Richard’s intention was to dissuade people from coming to London, but for many this is tantamount to a come-on. However, today not even the offer of unrestrained wickedness may be enough to lure the young and talented. The London Housing Federation’s recent report demonstrated vividly how difficult it is for people on public-sector incomes to work in the capital. Costs of housing, transport and other basic necessities are increasingly prohibitive.

On the face of it, the higher incomes available in cities should make prices irrelevant; but the average income is not the same as most people’s earnings. There is a huge gap in incomes between the rich and the poor in cities, which hides the low incomes of many professional groups. London in particular faces what might be called “the Vail Trap”.

The Colorado ski resort of Vail is the favourite haunt of America’s super-rich. Its house prices have soared and small homes cost well into the million dollar bracket. The result has been a rise in homelessness among municipal workers. The local authority is having to find homes for doctors, teachers and police officers.

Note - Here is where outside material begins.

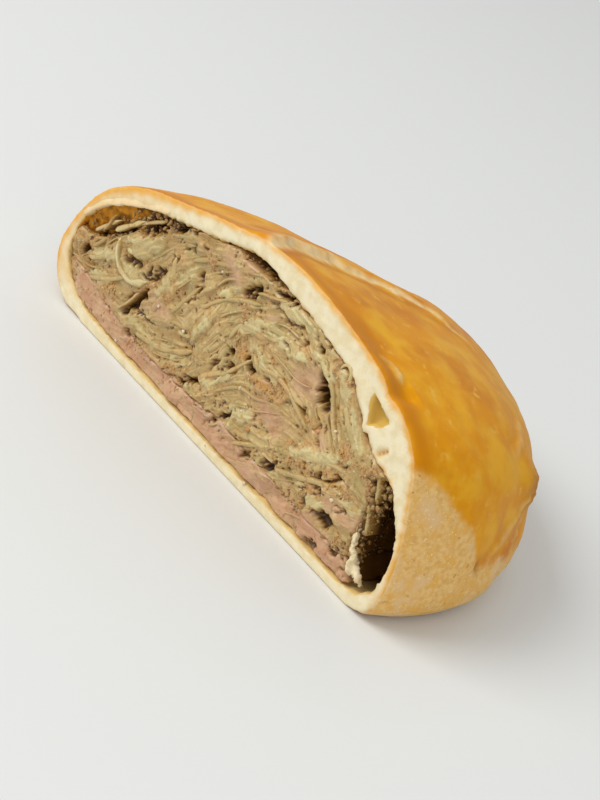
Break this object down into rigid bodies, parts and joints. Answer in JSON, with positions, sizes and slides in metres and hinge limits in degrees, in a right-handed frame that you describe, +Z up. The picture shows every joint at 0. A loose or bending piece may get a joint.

Things may not be quite so dire in British cities, but there is little doubt that public-service workers are facing a crisis. Property prices are on the move again, and the Government’s iron fiscal control on spending offers little hope of pay rises to compensate. For the Metropolitan Police, for example, the result has been a disastrous cycle of recruitment, promotion and loss of staff. There is little attraction to being a London copper if your job is harder and more dangerous than elsewhere, and your quality of life is poorer. It’s all very well for people to bang on about the wonderful theatres and restaurants, but if you don’t have the cash to enjoy them it means little. The same is true for teachers and nurses.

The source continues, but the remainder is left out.